The looking-glass self theorizes that we will often so strongly believe that we actually become the person the most important person in our life perceives us to be.
This brings up a couple vital questions:
1. Who IS the most important person my life? (and why is it not God?) Before you answer, realize we give certain people importance in our lives. Moreover, the most important person in our lives is not always the most 'positive-impact' person in our life. For many people the most important person in their life might be the abusive parent, and that impacts how that person really perceives himself. We may give too much importance to the person we are dating who perceives you as the one make him feel better, and she begins to believe she is only exactly that.
If you are a believer, this first question necessarily proposes a second question. Why is God not the most important person in your life?

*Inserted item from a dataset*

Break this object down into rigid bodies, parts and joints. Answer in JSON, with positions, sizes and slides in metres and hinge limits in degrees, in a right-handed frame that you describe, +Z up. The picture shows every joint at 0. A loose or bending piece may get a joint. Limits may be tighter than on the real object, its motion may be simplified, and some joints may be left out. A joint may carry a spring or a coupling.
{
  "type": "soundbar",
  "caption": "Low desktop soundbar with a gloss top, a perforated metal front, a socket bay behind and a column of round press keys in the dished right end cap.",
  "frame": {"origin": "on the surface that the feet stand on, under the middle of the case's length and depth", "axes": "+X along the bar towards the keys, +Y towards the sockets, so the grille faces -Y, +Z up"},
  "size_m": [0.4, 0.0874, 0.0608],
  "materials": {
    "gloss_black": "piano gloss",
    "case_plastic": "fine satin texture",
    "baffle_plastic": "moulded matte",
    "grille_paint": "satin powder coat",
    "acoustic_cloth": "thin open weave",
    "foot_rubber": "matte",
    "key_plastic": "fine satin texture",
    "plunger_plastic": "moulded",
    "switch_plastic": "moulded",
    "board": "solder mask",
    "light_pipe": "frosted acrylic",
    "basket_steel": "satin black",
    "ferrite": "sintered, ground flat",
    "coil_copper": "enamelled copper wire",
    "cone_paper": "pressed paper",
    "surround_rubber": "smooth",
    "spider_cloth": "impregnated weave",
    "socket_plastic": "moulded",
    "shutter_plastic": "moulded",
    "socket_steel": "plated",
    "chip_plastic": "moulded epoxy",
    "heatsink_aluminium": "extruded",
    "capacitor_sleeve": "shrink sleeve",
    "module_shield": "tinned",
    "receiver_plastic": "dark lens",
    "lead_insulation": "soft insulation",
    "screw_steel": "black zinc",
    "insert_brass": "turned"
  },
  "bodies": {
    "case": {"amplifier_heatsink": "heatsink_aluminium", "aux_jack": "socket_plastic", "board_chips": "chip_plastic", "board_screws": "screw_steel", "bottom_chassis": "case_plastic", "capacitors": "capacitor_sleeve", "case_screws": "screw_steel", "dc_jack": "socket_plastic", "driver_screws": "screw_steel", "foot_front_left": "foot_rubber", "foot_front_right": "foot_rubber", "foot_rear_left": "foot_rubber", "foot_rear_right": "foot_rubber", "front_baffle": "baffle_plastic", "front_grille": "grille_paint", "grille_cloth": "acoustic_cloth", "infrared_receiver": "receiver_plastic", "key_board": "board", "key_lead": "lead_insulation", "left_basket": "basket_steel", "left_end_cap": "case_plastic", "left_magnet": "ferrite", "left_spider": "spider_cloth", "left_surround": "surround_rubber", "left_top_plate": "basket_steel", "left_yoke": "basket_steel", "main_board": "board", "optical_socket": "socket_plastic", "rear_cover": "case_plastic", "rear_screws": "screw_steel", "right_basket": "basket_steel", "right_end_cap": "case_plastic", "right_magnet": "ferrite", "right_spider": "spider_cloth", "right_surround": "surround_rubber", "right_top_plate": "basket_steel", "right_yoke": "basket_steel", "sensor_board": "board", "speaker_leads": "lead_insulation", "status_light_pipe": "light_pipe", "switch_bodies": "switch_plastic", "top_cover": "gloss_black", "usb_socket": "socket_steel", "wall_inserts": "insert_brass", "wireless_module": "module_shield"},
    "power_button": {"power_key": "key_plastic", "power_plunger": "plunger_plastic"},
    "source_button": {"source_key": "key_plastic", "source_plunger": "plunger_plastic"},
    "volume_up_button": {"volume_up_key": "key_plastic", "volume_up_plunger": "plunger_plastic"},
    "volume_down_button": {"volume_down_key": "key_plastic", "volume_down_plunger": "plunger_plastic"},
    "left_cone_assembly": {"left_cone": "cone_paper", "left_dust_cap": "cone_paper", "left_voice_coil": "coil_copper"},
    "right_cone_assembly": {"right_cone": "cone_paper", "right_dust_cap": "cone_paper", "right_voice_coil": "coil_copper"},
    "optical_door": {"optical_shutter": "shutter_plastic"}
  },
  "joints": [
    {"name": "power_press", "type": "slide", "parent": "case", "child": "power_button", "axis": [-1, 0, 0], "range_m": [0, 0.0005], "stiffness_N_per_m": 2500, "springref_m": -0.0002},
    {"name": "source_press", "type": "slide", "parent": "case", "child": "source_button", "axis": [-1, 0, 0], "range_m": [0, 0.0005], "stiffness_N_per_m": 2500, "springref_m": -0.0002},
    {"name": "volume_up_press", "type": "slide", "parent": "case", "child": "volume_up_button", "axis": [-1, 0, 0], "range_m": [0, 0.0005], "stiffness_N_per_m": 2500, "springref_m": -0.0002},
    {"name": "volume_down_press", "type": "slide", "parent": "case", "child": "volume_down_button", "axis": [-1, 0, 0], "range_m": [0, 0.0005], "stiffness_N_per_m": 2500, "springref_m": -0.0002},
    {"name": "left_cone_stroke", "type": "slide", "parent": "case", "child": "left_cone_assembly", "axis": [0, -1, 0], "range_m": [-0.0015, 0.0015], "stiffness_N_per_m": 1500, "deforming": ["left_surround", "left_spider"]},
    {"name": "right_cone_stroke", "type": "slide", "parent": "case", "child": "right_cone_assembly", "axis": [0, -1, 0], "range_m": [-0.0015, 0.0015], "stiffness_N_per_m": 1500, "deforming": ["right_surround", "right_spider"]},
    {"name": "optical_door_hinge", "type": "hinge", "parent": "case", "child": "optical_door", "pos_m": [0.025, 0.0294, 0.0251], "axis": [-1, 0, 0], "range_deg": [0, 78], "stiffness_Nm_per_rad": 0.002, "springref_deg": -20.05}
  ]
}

Of course we say He is, but theory is different than practice. Can you honestly say (not on this page, but in your heart of hearts) that your relationship with Jesus is THE most important relationship you have and maintain? Can you say that God's perception of you is who you really are, or are you really becoming who some other person perceives you to be; someone to whom you have GIVEN more importance than God?
2. Who does God perceive me to be? If God is the most important person in our life and our relationship with Jesus IS the most important relationship we have, then the second question to answer is "WHO does God perceive me to be?"
Let me give you a couple verses to think of this.
1 John 3:1 is my favorite verse in all of scripture. "How great is the love the Father has lavished on us that we should be called children of God! And that is what we are." Do you believe and KNOW YOURSELF as a child of the perfect Father who loves perfectly?
In John 13:23, the disciple calles himself "the one Jesus loves." What would change in your life if you actually believed enough to BECOME 'the one Jesus loves'? What needs to change for you to peer through the looking-glass and see what God sees?